Big brain evolution: space representation in the brain (Evolution)

by David Turell @, Sunday, February 17, 2019, 21:49 (2104 days ago) @ David Turell
edited by David Turell, Sunday, February 17, 2019, 22:04

A sort of GPS is described:

http://nautil.us//blog/new-evidence-for-the-geometry-of-thought

“'It has long been a common prejudice in cognitive science that the brain is either a Turing machine working with symbols or a connectionist system using neural networks.” In Krakow, Gärdenfors pushed against that prejudice. In his talk, “The Geometry of Thinking,” he suggested that humans are able to do things that today’s powerful computers can’t do—like learn language quickly and generalize from particulars with ease (to see, in other words, without much training, that lions and tigers are four-legged felines)—because we, unlike our computers, represent information in geometrical space.

"In a 2018 Science paper, ...Gärdenfors, of the University of Lund, buttressed his idea with recent advances in brain science. He argued that the brain represents concepts in the same way that it represents space and your location, by using the same neural circuitry for the brain’s “inner GPS.”

“'Cognitive spaces are a way of thinking about how our brain might organize our knowledge of the world,” Bellmund said. It’s an approach that concerns not only geographical data, but also relationships between objects and experience. “We were intrigued by evidence from many different groups that suggested that the principles of spatial coding in the hippocampus seem to be relevant beyond the realms of just spatial navigation,” Bellmund said. The hippocampus’ place and grid cells, in other words, map not only physical space but conceptual space. It appears that our representation of objects and concepts is very tightly linked with our representation of space.

"Work spanning decades has found that regions in the brain—the hippocampus and entorhinal cortex—act like a GPS. Their cells form a grid-like representation of the brain’s surroundings and keep track of its location on it. Specifically, neurons in the entorhinal cortex activate at evenly distributed locations in space: If you drew lines between each location in the environment where these cells activate, you would end up sketching a triangular grid, or a hexagonal lattice. The activity of these aptly named “grid” cells contains information that another kind of cell uses to locate your body in a particular place. The explanation of how these “place” cells work was stunning enough to award scientists John O’Keefe, May-Britt Moser, and Edvard Moser, the 2014 Nobel Prize in Physiology or Medicine.
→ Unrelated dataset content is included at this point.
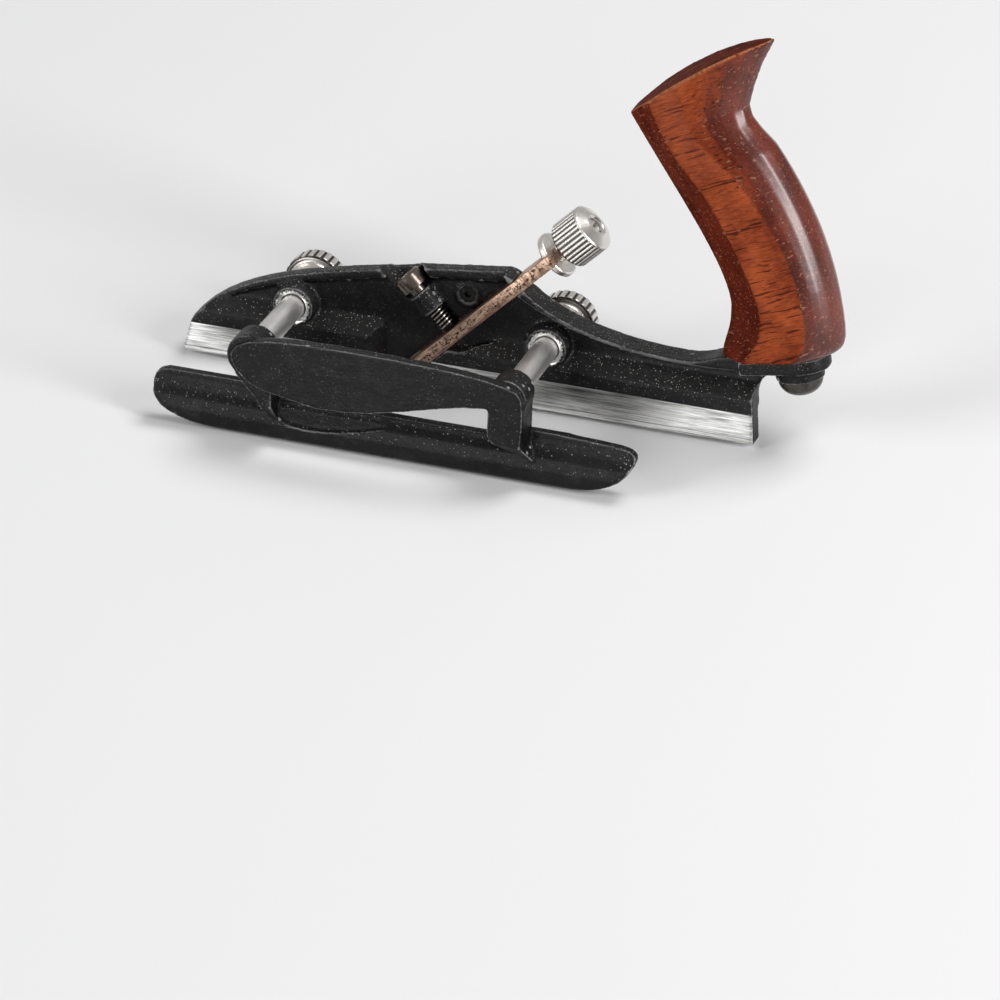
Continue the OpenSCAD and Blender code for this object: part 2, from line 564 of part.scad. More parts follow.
module stop_screw() color(steel) translate([stop_x, 0, lock_z]) difference() {
  union() {
    ycyl(0, 0, lock_r, web_in - 0.1, lock_end + 1);
    ycyl(0, 0, lock_head_r, lock_end, lock_end + 1.6);
  }
  for (i = [0 : 17]) rotate([0, i * 20, 0]) translate([lock_head_r + 0.08, lock_end - 0.1, 0])
    rotate([-90, 0, 0]) cylinder(r = 0.16, h = 2, $fn = 12);
  translate([0, web_in + 0.3, 0]) rotate([90, 0, 0]) cylinder(r = 0.5, h = 2, $fn = 6);
}

rest() body_casting();
rest() fence_casting();
rest() front_rod();
rest() rear_rod();
rest() front_rod_screw();
rest() rear_rod_screw();
rest() front_collet();
rest() rear_collet();
rest() front_nut();
rest() rear_nut();
rest() cutter();
rest() adjuster_screw();
rest() adjuster_knob();
rest() clamp_screw();
rest() handle();
rest() handle_bolt();
rest() handle_insert();
rest() handle_dowel();
rest() depth_stop();
rest() stop_washer();
rest() stop_screw();
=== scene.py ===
# %% [markdown]
# # A small plough plane
# A plough plane cuts a groove along a board. Its cast body stands on a thin steel skate, a fence slides
# on two rods beside it, and a narrow cutter is fed by a knob. The plane lies over on its sole and its
# fence here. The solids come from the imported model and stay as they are: this lesson gives each of them
# its finish, and puts softer castings and a smoother handle in the place of the plain ones.

# %% load the frame
import math

import bpy
from mathutils import Matrix, Vector


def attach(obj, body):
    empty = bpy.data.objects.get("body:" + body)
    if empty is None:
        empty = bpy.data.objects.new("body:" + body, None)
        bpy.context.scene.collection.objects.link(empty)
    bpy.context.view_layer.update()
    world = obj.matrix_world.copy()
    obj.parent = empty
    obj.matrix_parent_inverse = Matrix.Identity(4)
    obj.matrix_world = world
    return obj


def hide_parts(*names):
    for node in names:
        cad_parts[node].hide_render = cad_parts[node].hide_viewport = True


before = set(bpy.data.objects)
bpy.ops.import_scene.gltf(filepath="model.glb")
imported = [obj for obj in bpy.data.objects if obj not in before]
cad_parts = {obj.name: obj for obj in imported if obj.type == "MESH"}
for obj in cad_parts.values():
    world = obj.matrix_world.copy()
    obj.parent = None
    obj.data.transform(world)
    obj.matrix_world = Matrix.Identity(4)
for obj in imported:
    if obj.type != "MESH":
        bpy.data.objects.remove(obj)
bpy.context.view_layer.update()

# %% [markdown]
# ## The plane's own axes
# The plane leans by 13.5 degrees, so a finish that follows it, such as the milled strip, is easier to
# describe in axes that lean with it: x runs from the toe to the heel, y away from the fence and z up from
# the sole, in millimetres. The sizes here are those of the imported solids.

# %% axes of the plane
LEAN = 0.235286
ORIGIN = (-0.043161, -0.000193, 0.000699)
ROD_X = (14.8, 48.5)
ROD_Z = 8.5
lean_cos, lean_sin = math.cos(LEAN), math.sin(LEAN)


def place(x, y, z):
    """A point of the leaning plane, given in its own millimetres, as a point of the scene in metres."""
    across = y * lean_cos + z * lean_sin
    up = z * lean_cos - y * lean_sin
    return (x / 1000 + ORIGIN[0], across / 1000 + ORIGIN[1], up / 1000 + ORIGIN[2])


print("middle of the front rod:", [round(v, 4) for v in place(ROD_X[0], 0, ROD_Z)])

# %% [markdown]
# ## Helpers for objects
# An operator acts on all that is selected, so each piece is made the only one first. A solid from the
# frame is a heap of loose triangles. They are joined up in a copy, because a modifier needs edges that
# two faces share. Points that lie within two thousandths of a millimetre become one.

# %% helpers for objects
MERGE = 2e-6


def only(obj):
    """Leaves nothing but this object selected."""
    if bpy.context.object and bpy.context.object.mode != "OBJECT":
        bpy.ops.object.mode_set(mode="OBJECT")
    bpy.ops.object.select_all(action="DESELECT")
    obj.select_set(True)
    bpy.context.view_layer.objects.active = obj


def open_mesh(obj):
    """Opens this object alone in edit mode, with everything in it selected."""
    only(obj)
    bpy.ops.object.mode_set(mode="EDIT")
    bpy.ops.mesh.select_all(action="SELECT")


def close_mesh():
    """Leaves edit mode, which writes the edits to the mesh."""
    bpy.ops.object.mode_set(mode="OBJECT")


def apply_modifier(obj, kind, **settings):
    """Adds a modifier, sets it up and applies it."""
    only(obj)
    mod = obj.modifiers.new(kind.lower(), kind)
    for key, value in settings.items():
        setattr(mod, key, value)
    bpy.ops.object.modifier_apply(modifier=mod.name)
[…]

These cells activate only when you are in one particular location in space, or the grid, represented by your grid cells. Meanwhile, head-direction cells define which direction your head is pointing. Yet other cells indicate when you’re at the border of your environment—a wall or cliff. Rodent models have elucidated the nature of the brain’s spatial grids, but, with functional magnetic resonance imaging, they have also been validated in humans.

"Recent fMRI studies show that cognitive spaces reside in the hippocampal network—supporting the idea that these spaces lie at the heart of much subconscious processing.

***

"But the usefulness of a cognitive space isn’t just restricted to already familiar object comparisons. “One of the ways these cognitive spaces can benefit our behavior is when we encounter something we have never seen before,” Bellmund said. “Based on the features of the new object we can position it in our cognitive space. We can then use our old knowledge to infer how to behave in this novel situation.” Representing knowledge in this structured way allows us to make sense of how we should behave in new circumstances.

"Data also suggests that this region may represent information with different levels of abstraction. If you imagine moving through the hippocampus, from the top of the head toward the chin, you will find many different groups of place cells that completely map the entire environment but with different degrees of magnification. Put another way, moving through the hippocampus is like zooming in and out on your phone’s map app. The area in space represented by a single place cell gets larger. Such size differences could be the basis for how humans are able to move between lower and higher levels of abstraction—from “dog” to “pet” to “sentient being,” for example.

***

"It appears that the hippocampus is able to represent two environments without confounding the two. This property of place cells could be useful for constructing cognitive spaces, where avoiding cross-contamination would be essential. “By connecting all these previous discoveries,” Bellmund said, “we came to the assumption that the brain stores a mental map, regardless of whether we are thinking about a real space or the space between dimensions of our thoughts.'”

Comment: This brain facility was developed before humans. However what our brain can do is develop abstract concepts based on space as the article describes.